Shot entirely on soundstages the sets are dubious at best with plastic trees and giant mushrooms littering the landscape but what is really missing is the sense of scale. Gone is the idea that this world is on the inner shell of the Earth with the horizon curving up around a stationary sun instead it all seems as if it is just a giant cavern with luminescent walls. Also, their first encounter has been changed from a cave bear to a bipedal parrot dinosaur.
As it is in the books David and Abner are captured and forced into a slave caravan by the brutal Sagoths but no thought is given to explain as to why the natives of Pellucidar are all speaking English. Whenever Doug McClure encounters someone he starts out talking in Pidgin English, “Me David, you Dian” but then in the very next moment that person is speaking back to him in fluent English. Burroughs never explains how all his heroes have amazing abilities to learn primitive or ancient languages but at least he addresses the fact that they have to learn the local lingo.
As in the book David encounters Dian the Beautiful (Caroline Munro) or Dia as she is called in the movie, and makes the faux pas that causes Dia to hate him, but after this, the movie greatly diverges from the book. The Mahar’s “Great Secret” no longer has anything to do with a formula that allows the female Mahars to fertilize their eggs without the need for males, now it is about how the lava both powers and endangers the Mahar city as well as incubates their eggs. So when the heroes of the movie cause the Mahar city to self-destruct they aren’t causing genocide just mass murder. So that’s good, right?
The Mahars themselves are nowhere near as threatening as they are in the book. The filmmakers were severely limited by budget and special effects capabilities of the time thus the Mahars in the movie are poor stuntmen in goofy suits who are flung around on wires. The book gets a little more in-depth with the creatures and how their society works. The Mahars have no auditory organs or spoken language and communicate with the Sagoths with a type of sign language and among themselves, Perry believes they use some form of sixth sense which is cognizant of the fourth dimension and not telepathy for they are unable to communicate unless within close proximity. In the movie, it is straight-up telepathy and mind control with the Mahars just staring and blinking at people.
Because the movie is ostensibly a kid’s film the more gruesome aspects of the Mahars are left out, we see them putting their victims in a trance before swooping down for the kill but with clever editing, nothing is seen and certainly no blood. In the book, the Mahars are amphibious and can soar through the water as easily as they can through the air and when they mesmerize their victims they draw them into the water where the Mahars casually bite off portions of their enthralled victims. Eating them alive- one morsel at a time.
In the book, David encounters an aborigine of one of Pellucidar’s islands who upon suspecting that David is going to steal his dugout, he charges at David with a spear. Unarmed and not wanting to be a shish kebab David jumps into the dugout and tries to escape via the sea but the angered native dives in, swims after him and due to David’s inexperience with this type of boat quickly catches up with him.

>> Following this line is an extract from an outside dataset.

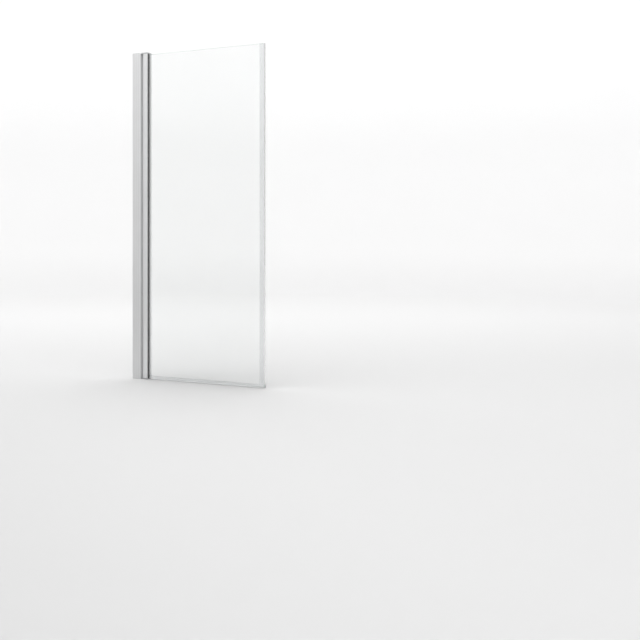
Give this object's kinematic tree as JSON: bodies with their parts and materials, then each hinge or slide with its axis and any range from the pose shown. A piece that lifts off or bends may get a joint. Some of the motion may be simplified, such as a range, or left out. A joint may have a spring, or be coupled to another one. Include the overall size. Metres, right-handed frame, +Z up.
{
  "type": "hinged bath screen",
  "caption": "Frameless glass bath screen on an aluminium wall profile, with a full-height pivot so that the pane swings in over the bath or out into the room.",
  "frame": {"origin": "on the wall face, on the middle plane of the closed pane, at the height of the bath rim", "axes": "+X along the screen from the wall to the free edge, +Y across the pane towards the inside of the bath, +Z up"},
  "size_m": [0.685, 0.038, 1.5],
  "materials": {
    "satin_aluminium": "satin silver anodised extrusion",
    "stainless_steel": "plain stainless steel",
    "cast_metal": "powder coated zinc casting",
    "grey_plastic": "fine matt moulded plastic, silver grey",
    "white_plastic": "natural white acetal",
    "black_rubber": "matt charcoal black extruded rubber",
    "grey_rubber": "matt mid grey extruded rubber",
    "pale_foam": "matt pale grey closed foam",
    "clear_glass": "clear toughened glass with polished edges, faint green",
    "clear_vinyl": "clear soft extruded plastic"
  },
  "bodies": {
    "wall_set": {"wall_channel": "satin_aluminium", "hinge_post": "satin_aluminium", "hinge_seal": "grey_rubber", "fixing_screws": "stainless_steel", "screw_caps": "grey_plastic", "lower_bracket": "cast_metal", "upper_bracket": "cast_metal", "bracket_screws": "stainless_steel", "pivot_pins": "stainless_steel", "thrust_washer": "white_plastic", "top_cover": "grey_plastic", "base_cover": "grey_plastic"},
    "leaf": {"clamp_profile": "satin_aluminium", "lower_clamp_plug": "grey_plastic", "upper_clamp_plug": "grey_plastic", "lower_bush": "white_plastic", "upper_bush": "white_plastic", "plug_screws": "stainless_steel", "glass_pane": "clear_glass", "glazing_gasket": "black_rubber", "bedding_tape": "pale_foam", "setting_blocks": "pale_foam", "free_edge_seal": "clear_vinyl", "drip_seal": "clear_vinyl"}
  },
  "joints": [
    {"name": "leaf_swing", "type": "hinge", "parent": "wall_set", "child": "leaf", "pos_m": [0.066, 0, 0.75], "axis": [0, 0, 1], "range_deg": [-90, 90]}
  ]
}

Just when things look bad for David a sea creature seizes the swimmer and the tide is turned, but David cannot stand idly by and watch a man being eaten by some foul sea beast so he takes the discarded spear and saves the man. Thus the Mezop known as Ja befriends David Innes and is the start of what will be the unification of humans against the mighty Mahars. In the movie, they changed the character’s name to Ra (Cy Grant) for some reason but his introduction is somewhat similar, instead of an aquatic dinosaur, it is a man-eating plant they stumble upon while fighting in a cave.

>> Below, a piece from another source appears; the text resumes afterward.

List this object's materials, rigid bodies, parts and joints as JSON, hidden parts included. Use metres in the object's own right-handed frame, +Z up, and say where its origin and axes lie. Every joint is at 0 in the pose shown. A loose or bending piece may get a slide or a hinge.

And that ends the similarities between the book and the movie, aside from Perry and David teaching the locals how to manufacture bows and arrows to fight back against the Mahars nothing else is from the book. Hoojah the Sly One (Sean Lynch) is still a main nemesis in the movie but is killed off during the raid on the Mahar city while he is a key recurring villain in the book’s sequel. That David in the book doesn’t take any of the numerous opportunities to kill this treacherous asshat is one of the story’s weakest elements and which brings us to the end of the story where neither book nor the movie has a satisfactory ending. In the book, Abner will remain in Pellucidar while David and Dian plan to take the Iron Mole back to the surface world to get books and weapons to aid them in defeating the Mahars and Sagoths once and for all but through the most contrived circumstances Hooja is able to substitute a cloaked captured Mahar for Dian which David fails to notice until he reaches the surface.
In the movie, David and Abner just decide they have had enough fun adventuring under the Earth and want to head home. Dia shocks David by telling him she cannot go as she would not fit in amongst the surface dwellers and that her duty is here with her people. With a shrug of his shoulders, he and Abner hop into the Iron Mole leaving Dia Pellucidar behind for good. Amicus Pictures did return to Caspak with The People That Time Forgot but they never made a sequel to At the Earth’s Core.
The book by Edgar Rice Burroughs is a fantastic read and David Innes is one of his more complex heroes as he is both good and noble while also being rather arrogant and genocidal. The movie has a great cast and though the budget was limited they did manage to create an interesting-looking Pellucidar if not the one described in the book. Director Kevin Connor helmed all three of the Amicus Burroughs movies and all three are worth a watch.
At the Earth's Core
At the Earth’s Core is easily one of my favourite Burroughs as it deals with a nuanced character in a fantastic world. The movie version stars “The Ham that walks like a Man” Doug McClure and Peter Cushing who gets to visit his comic roots as the oh-so-British Abner Perry. Both the book and the movie are fun and vastly entertaining.